Die Gefahr besteht also, dass tatsächlich um des Geldes willen Dinge getan werden und die Menschen aus dem Blickfeld verschwinden. Dieser Gefahr sind alle ausgeliefert, die mit Geld umgehen, doch wer mehr hat, kennt häufig auch die grössere Versuchung! Die Katholische Soziallehre wie die christliche Sozialethik haben darum immer auch wieder darauf hingewiesen, dass Besitz und Eigentum – ob nun Geld oder Land – zum Teilen verpflichtet, eine «soziale Hypothek» trägt.

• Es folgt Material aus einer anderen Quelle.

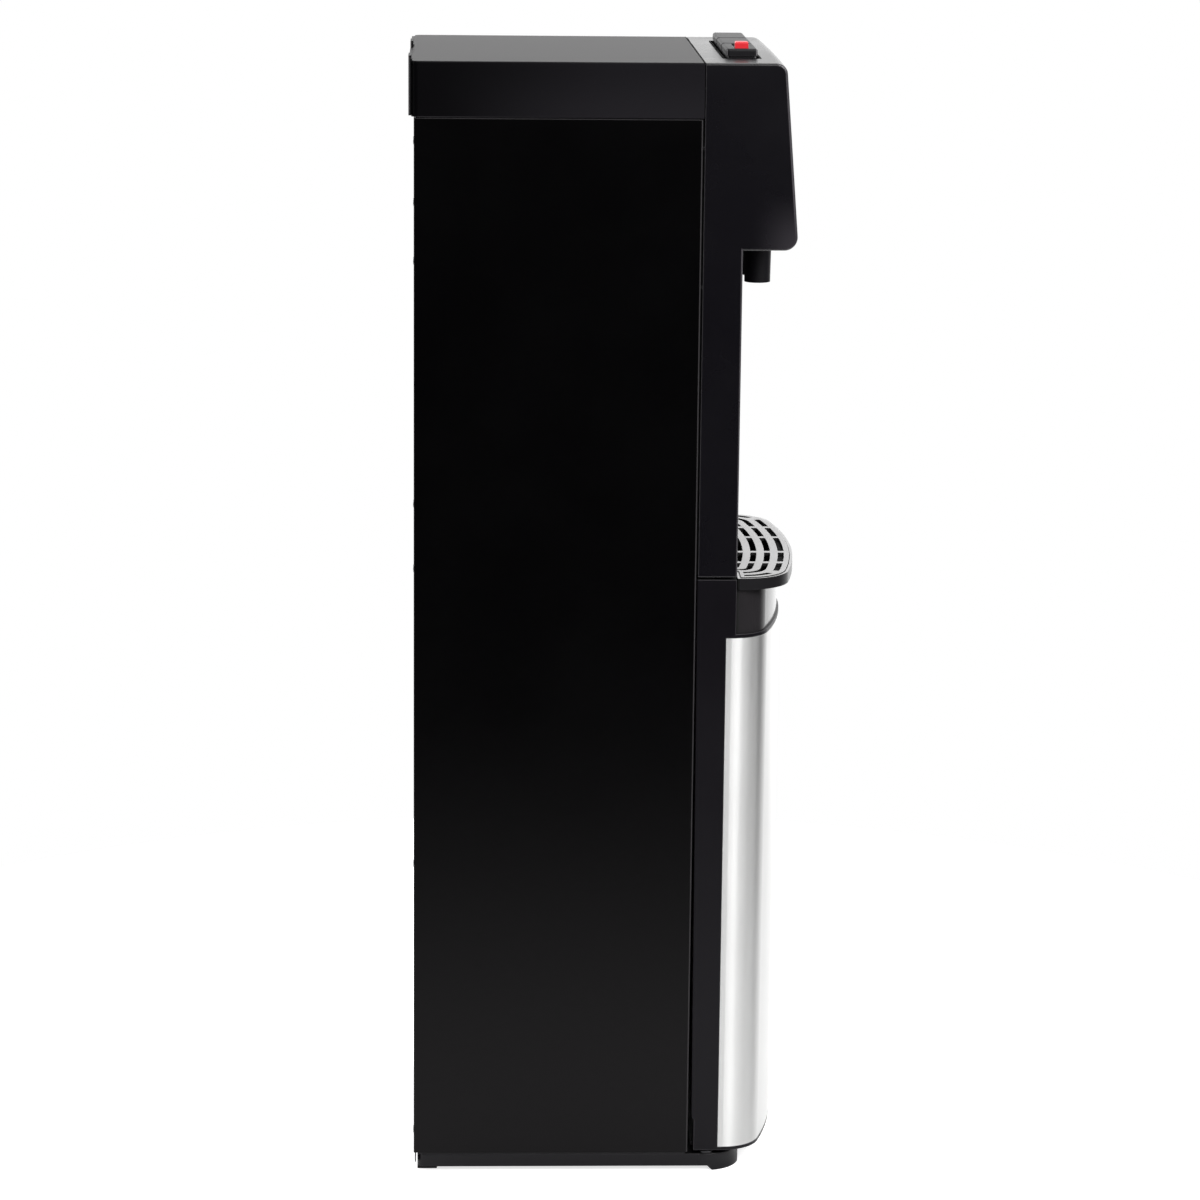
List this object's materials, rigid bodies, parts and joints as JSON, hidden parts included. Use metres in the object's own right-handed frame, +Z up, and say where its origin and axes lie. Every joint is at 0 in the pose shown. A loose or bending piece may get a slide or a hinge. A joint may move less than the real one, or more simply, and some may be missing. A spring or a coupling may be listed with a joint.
{
  "type": "bottom load water cooler",
  "caption": "Free-standing bottom load water cooler with a hinged steel-faced door, drip tray, dispensing keys and nozzles over an alcove, and cooling and heating inside.",
  "frame": {"origin": "centre of the bounding box's footprint, on the floor that the rear feet and the base's front apron stand on", "axes": "+Z up, -Y the front with the door, keys and nozzles, +X the user's right when facing the front"},
  "size_m": [0.306, 0.3614, 1.0555],
  "materials": {
    "black_plastic": "fine grained moulded",
    "black_cap": "satin moulded",
    "black_housing": "satin moulded",
    "black_door": "satin moulded",
    "black_gloss": "glossy moulded",
    "black_panel": "semi-gloss black powder coat",
    "black_rubber": "matt",
    "grey_key": "glossy dark moulded",
    "red_plastic": "glossy red",
    "green_plastic": "glossy green",
    "white_plastic": "natural white moulded",
    "smoked_window": "smoked clear plastic",
    "stainless_steel": "horizontally brushed, satin",
    "tank_steel": "drawn, satin",
    "bare_steel": "zinc plated",
    "silver_grille": "silver grey moulded",
    "black_enamel": "gloss black enamel",
    "copper": "drawn copper tube",
    "white_foam": "expanded foam",
    "food_hose": "milky silicone",
    "circuit_board": "green laminate"
  },
  "bodies": {
    "cabinet": {"alcove_panel": "black_plastic", "band_heater": "tank_steel", "base": "black_plastic", "casing_screws": "bare_steel", "cold_tank": "tank_steel", "cold_tube": "food_hose", "compressor": "black_enamel", "compressor_mounts": "black_rubber", "condenser_brackets": "black_panel", "condenser_tube": "black_enamel", "condenser_wires": "black_enamel", "control_box": "black_plastic", "cord_inlet": "black_plastic", "dispense_valves": "white_plastic", "evaporator_coil": "copper", "filter_drier": "copper", "front_housing": "black_housing", "hinge_hardware": "bare_steel", "hot_tank": "tank_steel", "hot_tank_jacket": "white_foam", "hot_tube": "food_hose", "indicator_window": "smoked_window", "insulation_lid": "white_foam", "key_bezel": "black_gloss", "key_switch_board": "circuit_board", "magnet_catch": "black_plastic", "nozzle_cold": "black_plastic", "nozzle_hot": "black_plastic", "nozzle_room": "black_plastic", "probe": "white_plastic", "probe_hanger": "white_plastic", "probe_hose": "food_hose", "pump": "white_plastic", "rear_feet": "black_rubber", "rear_panel": "black_panel", "rear_top_cover": "black_cap", "refrigerant_tubes": "copper", "room_tube": "food_hose", "shelf_deck": "bare_steel", "side_panel_left": "black_panel", "side_panel_right": "black_panel", "supply_tube": "food_hose", "switch_panel": "black_plastic", "tank_insulation": "white_foam", "tank_shelf": "bare_steel", "top_cap": "black_cap"},
    "door": {"door_frame": "black_door", "door_skin": "stainless_steel", "tray_holder": "black_gloss", "door_bushes": "white_plastic", "strike_plate": "bare_steel"},
    "drip_tray": {"drip_tray": "black_gloss"},
    "drip_grille": {"drip_grille": "silver_grille"},
    "key_hot": {"key_hot": "grey_key"},
    "key_room": {"key_room": "grey_key"},
    "key_cold": {"key_cold": "grey_key"},
    "child_lock": {"child_lock": "red_plastic"},
    "rocker_hot": {"rocker_hot": "red_plastic"},
    "rocker_cold": {"rocker_cold": "green_plastic"},
    "drain_cap": {"drain_cap": "black_rubber"}
  },
  "joints": [
    {"name": "door_hinge", "type": "hinge", "parent": "cabinet", "child": "door", "pos_m": [-0.1475, -0.10175, 0.0186], "axis": [0, 0, -1], "range_deg": [0, 105]},
    {"name": "tray_lift", "type": "slide", "parent": "door", "child": "drip_tray", "axis": [0, 0, 1], "range_m": [0, 0.06]},
    {"name": "grille_lift", "type": "slide", "parent": "drip_tray", "child": "drip_grille", "axis": [0, 0, 1], "range_m": [0, 0.03]},
    {"name": "key_hot_press", "type": "slide", "parent": "cabinet", "child": "key_hot", "axis": [0, 0, -1], "range_m": [0, 0.0035], "stiffness_N_per_m": 300, "springref_m": -0.002},
    {"name": "key_room_press", "type": "slide", "parent": "cabinet", "child": "key_room", "axis": [0, 0, -1], "range_m": [0, 0.0035], "stiffness_N_per_m": 300, "springref_m": -0.002},
    {"name": "key_cold_press", "type": "slide", "parent": "cabinet", "child": "key_cold", "axis": [0, 0, -1], "range_m": [0, 0.0035], "stiffness_N_per_m": 300, "springref_m": -0.002},
    {"name": "child_lock_slide", "type": "slide", "parent": "key_hot", "child": "child_lock", "axis": [1, 0, 0], "range_m": [0, 0.012]},
    {"name": "rocker_hot_tilt", "type": "hinge", "parent": "cabinet", "child": "rocker_hot", "pos_m": [-0.04, 0.16885, 0.945], "axis": [1, 0, 0], "range_deg": [-18, 0]},
    {"name": "rocker_cold_tilt", "type": "hinge", "parent": "cabinet", "child": "rocker_cold", "pos_m": [-0.01, 0.16885, 0.945], "axis": [1, 0, 0], "range_deg": [-18, 0]},
    {"name": "drain_cap_draw", "type": "slide", "parent": "cabinet", "child": "drain_cap", "axis": [0, 1, 0], "range_m": [0, 0.012]}
  ]
}
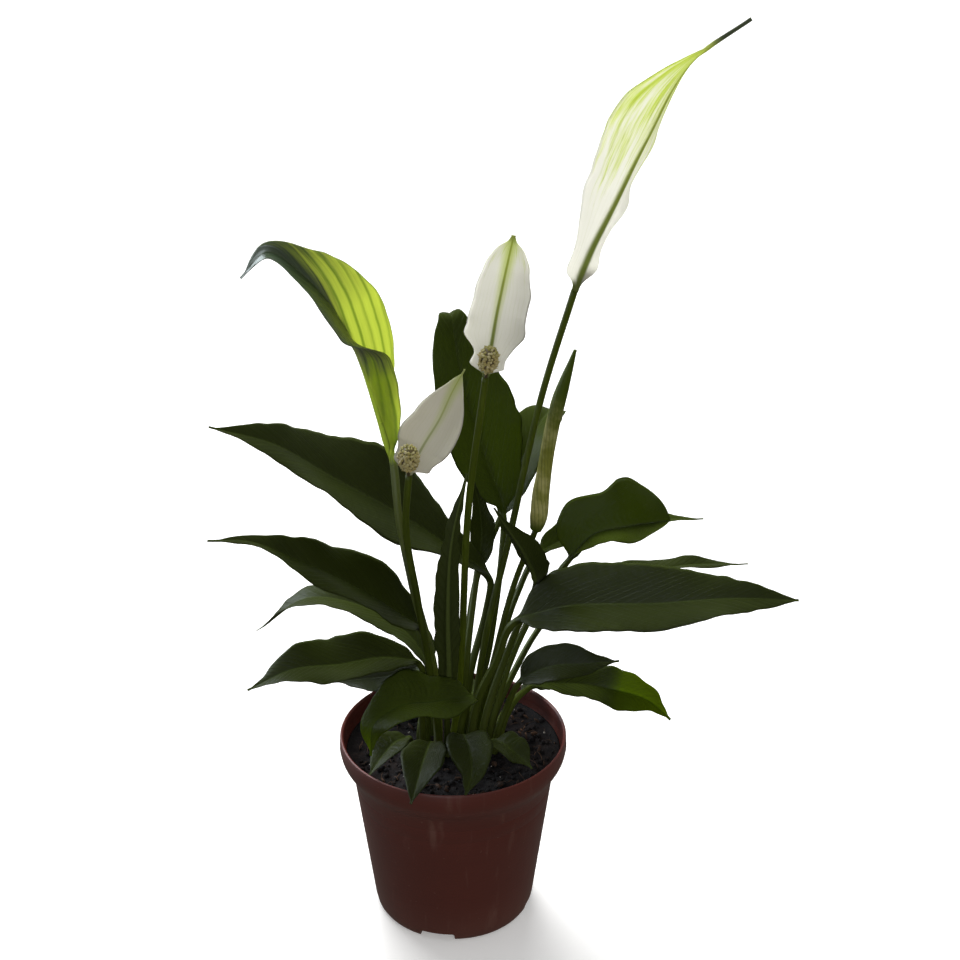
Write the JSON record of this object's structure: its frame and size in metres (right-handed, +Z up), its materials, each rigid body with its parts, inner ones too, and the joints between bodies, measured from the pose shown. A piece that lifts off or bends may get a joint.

Denn alles, was uns Menschen gehört, gehört letztlich Gott, und alles, was wir haben, hängt irgendwie mit andern Menschen zusammen. Dies führt dazu, dass wir aufpassen müssen, dass die Unterschiede zwischen Reich und Arm nicht zu gross werden und niemand auf Kosten anderer übermässig Vorteile hat bzw. Lasten tragen muss.

 

Woran wir glauben

In diesem Sinne lässt sich nicht abschliessend urteilen, ob es erlaubt ist, aus Devisentransaktionen Geld zu machen. Denn es wäre zu klären, wem daraus ein Nutzen entsteht, wer Lasten trägt und wo Handlungsbedarf ansteht. Damit ist aber auch nicht einfach ethische Unbedenklichkeit signalisiert. Der Fall Hildebrand zeigt auch, dass, wer Privilegien hat, gerade auch moralisch weit über das Gesetz hinaus gefordert ist. So erinnert uns dies auch daran, ob wir unsere eigenen Privilegien als Einzelpersonen oder auch als Kirche, Unternehmen oder Staat in den Dienst aller (!) Menschen stellen! Dann zeigt sich, woran wir wirklich glauben und darauf kommt es an.